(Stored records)
^^^^^^^^

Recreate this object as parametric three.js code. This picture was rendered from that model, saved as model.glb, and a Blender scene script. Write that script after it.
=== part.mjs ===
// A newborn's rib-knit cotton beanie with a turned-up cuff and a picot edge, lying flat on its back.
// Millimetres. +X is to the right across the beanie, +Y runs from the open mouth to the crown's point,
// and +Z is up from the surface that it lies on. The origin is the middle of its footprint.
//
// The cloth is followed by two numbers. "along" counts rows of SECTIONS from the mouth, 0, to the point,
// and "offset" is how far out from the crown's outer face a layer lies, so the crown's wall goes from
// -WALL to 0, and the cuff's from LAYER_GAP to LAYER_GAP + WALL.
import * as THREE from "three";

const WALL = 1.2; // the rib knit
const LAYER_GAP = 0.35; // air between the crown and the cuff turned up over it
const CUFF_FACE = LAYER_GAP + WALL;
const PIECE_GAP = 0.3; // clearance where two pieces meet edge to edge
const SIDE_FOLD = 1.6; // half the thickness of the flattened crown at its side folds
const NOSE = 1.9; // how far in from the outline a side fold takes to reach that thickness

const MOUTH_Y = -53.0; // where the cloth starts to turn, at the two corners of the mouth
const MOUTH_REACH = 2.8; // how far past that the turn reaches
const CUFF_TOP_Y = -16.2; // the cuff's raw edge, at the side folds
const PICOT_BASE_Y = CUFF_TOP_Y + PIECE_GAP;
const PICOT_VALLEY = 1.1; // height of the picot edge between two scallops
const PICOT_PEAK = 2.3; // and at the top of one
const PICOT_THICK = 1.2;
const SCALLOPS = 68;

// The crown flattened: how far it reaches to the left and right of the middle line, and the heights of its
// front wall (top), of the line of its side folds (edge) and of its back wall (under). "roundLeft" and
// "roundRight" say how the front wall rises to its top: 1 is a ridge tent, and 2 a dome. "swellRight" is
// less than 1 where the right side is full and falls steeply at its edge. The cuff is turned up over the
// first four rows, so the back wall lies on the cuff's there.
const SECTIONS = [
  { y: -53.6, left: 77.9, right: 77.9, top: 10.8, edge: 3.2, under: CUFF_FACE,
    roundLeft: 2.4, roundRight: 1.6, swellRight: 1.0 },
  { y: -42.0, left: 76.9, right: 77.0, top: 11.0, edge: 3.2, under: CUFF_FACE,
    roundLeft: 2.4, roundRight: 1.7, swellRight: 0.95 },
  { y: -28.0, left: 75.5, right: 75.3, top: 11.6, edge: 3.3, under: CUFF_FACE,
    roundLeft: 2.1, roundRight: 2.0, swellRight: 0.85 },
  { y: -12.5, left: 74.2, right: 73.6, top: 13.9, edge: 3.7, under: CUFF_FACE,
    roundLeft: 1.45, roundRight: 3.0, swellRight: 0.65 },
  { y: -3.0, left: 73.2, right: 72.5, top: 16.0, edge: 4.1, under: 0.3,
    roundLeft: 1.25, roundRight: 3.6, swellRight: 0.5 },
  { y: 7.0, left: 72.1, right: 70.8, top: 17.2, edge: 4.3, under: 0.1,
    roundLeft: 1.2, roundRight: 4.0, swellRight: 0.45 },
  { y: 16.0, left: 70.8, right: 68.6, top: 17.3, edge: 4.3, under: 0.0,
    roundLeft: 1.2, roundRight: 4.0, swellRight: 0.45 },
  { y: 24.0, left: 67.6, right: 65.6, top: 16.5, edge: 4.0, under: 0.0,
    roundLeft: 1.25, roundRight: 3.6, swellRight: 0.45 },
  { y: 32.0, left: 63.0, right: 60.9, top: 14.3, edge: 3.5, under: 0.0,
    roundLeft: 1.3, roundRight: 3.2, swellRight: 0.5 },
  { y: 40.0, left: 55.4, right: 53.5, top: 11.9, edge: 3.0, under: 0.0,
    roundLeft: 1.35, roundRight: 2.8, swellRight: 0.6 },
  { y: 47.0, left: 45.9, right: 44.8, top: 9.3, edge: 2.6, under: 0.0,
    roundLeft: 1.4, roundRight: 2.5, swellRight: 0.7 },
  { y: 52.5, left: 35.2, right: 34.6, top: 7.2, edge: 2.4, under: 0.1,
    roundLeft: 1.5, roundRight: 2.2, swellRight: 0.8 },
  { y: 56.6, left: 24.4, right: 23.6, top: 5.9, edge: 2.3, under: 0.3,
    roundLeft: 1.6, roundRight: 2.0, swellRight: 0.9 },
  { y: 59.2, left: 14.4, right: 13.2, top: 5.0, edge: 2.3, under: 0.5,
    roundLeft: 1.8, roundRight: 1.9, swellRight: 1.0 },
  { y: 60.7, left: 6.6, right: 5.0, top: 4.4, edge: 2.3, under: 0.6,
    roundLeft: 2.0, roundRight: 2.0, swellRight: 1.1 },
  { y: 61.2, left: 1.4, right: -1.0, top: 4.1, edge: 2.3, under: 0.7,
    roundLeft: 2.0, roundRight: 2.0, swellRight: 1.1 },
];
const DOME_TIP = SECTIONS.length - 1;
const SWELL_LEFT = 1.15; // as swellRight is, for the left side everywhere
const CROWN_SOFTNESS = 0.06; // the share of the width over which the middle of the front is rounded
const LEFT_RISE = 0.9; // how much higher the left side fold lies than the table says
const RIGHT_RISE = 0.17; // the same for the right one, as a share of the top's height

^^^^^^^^

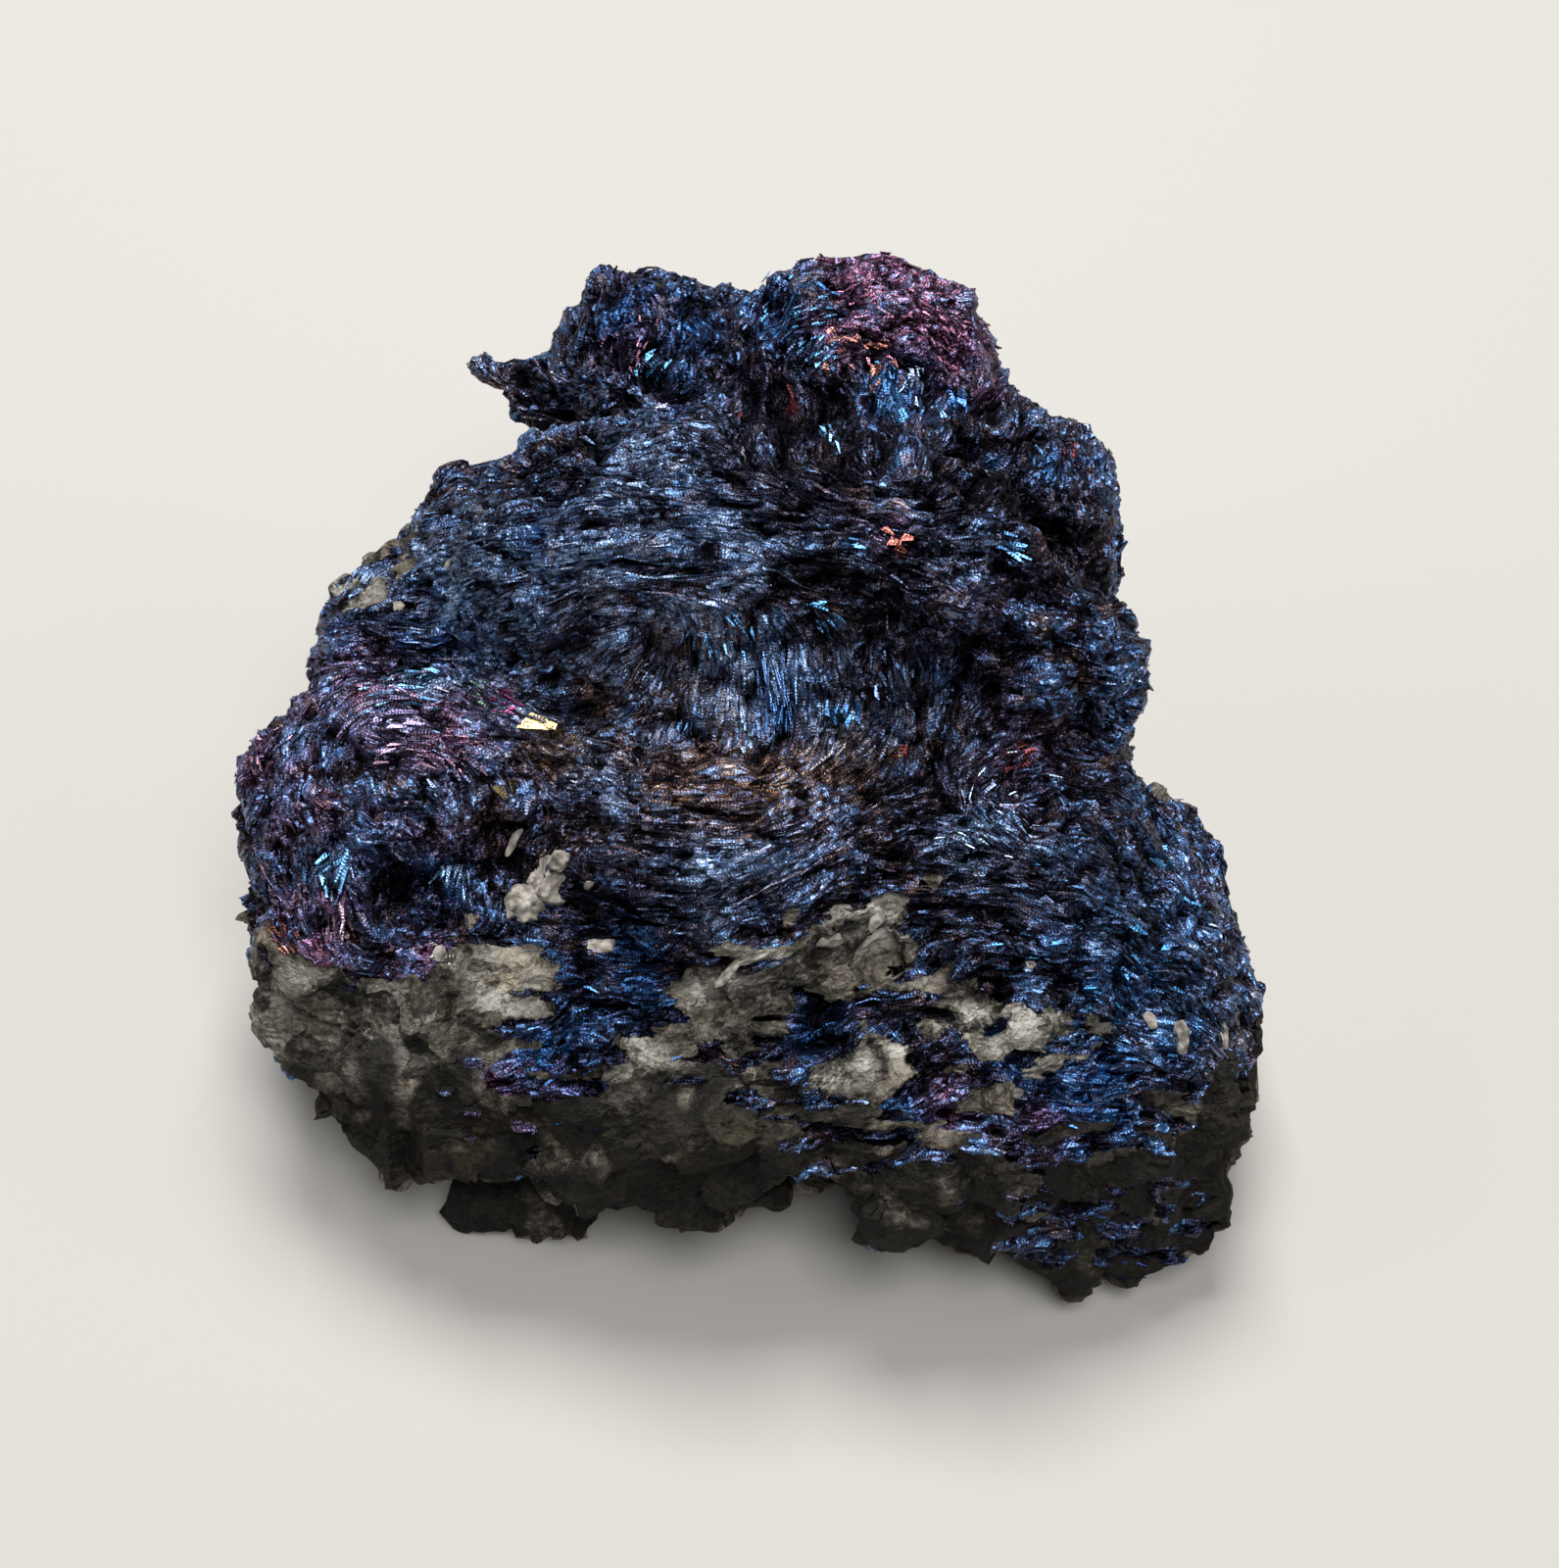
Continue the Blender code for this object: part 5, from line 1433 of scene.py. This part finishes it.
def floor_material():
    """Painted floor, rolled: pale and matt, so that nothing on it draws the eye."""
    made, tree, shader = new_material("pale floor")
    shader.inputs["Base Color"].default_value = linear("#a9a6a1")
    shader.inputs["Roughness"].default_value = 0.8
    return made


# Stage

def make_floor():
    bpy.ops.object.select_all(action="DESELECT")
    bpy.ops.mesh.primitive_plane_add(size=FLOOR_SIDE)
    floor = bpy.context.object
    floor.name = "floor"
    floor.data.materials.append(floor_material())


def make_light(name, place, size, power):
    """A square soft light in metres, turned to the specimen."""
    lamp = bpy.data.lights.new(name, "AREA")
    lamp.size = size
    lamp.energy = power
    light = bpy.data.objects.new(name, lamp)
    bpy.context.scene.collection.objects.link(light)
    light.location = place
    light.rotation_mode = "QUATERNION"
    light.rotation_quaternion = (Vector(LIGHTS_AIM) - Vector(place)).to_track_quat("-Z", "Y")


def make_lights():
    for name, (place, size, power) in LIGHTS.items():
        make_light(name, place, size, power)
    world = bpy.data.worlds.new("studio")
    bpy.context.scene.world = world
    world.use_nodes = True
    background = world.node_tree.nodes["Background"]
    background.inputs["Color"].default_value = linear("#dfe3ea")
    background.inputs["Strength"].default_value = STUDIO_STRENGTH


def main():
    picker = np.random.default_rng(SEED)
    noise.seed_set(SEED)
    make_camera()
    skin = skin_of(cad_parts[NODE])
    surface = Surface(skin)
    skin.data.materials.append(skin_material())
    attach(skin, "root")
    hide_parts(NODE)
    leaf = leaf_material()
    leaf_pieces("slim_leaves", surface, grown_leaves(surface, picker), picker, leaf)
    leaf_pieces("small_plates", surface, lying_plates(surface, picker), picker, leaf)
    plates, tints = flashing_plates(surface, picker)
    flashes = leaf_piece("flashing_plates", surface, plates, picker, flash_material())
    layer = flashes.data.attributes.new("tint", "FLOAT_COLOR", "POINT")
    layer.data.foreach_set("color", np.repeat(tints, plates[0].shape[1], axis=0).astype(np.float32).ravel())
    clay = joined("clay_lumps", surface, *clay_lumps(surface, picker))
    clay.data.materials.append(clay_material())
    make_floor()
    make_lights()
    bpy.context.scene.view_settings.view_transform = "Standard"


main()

^^^^^^^^

PROMPT: From the line with "Recreate this object" through the line with "const SCALLOPS = 68;", repeat every line exactly, both ends included, and nothing outside that range.

WRITTEN ANSWER:
Recreate this object as parametric three.js code. This picture was rendered from that model, saved as model.glb, and a Blender scene script. Write that script after it.
=== part.mjs ===
// A newborn's rib-knit cotton beanie with a turned-up cuff and a picot edge, lying flat on its back.
// Millimetres. +X is to the right across the beanie, +Y runs from the open mouth to the crown's point,
// and +Z is up from the surface that it lies on. The origin is the middle of its footprint.
//
// The cloth is followed by two numbers. "along" counts rows of SECTIONS from the mouth, 0, to the point,
// and "offset" is how far out from the crown's outer face a layer lies, so the crown's wall goes from
// -WALL to 0, and the cuff's from LAYER_GAP to LAYER_GAP + WALL.
import * as THREE from "three";

const WALL = 1.2; // the rib knit
const LAYER_GAP = 0.35; // air between the crown and the cuff turned up over it
const CUFF_FACE = LAYER_GAP + WALL;
const PIECE_GAP = 0.3; // clearance where two pieces meet edge to edge
const SIDE_FOLD = 1.6; // half the thickness of the flattened crown at its side folds
const NOSE = 1.9; // how far in from the outline a side fold takes to reach that thickness

const MOUTH_Y = -53.0; // where the cloth starts to turn, at the two corners of the mouth
const MOUTH_REACH = 2.8; // how far past that the turn reaches
const CUFF_TOP_Y = -16.2; // the cuff's raw edge, at the side folds
const PICOT_BASE_Y = CUFF_TOP_Y + PIECE_GAP;
const PICOT_VALLEY = 1.1; // height of the picot edge between two scallops
const PICOT_PEAK = 2.3; // and at the top of one
const PICOT_THICK = 1.2;
const SCALLOPS = 68;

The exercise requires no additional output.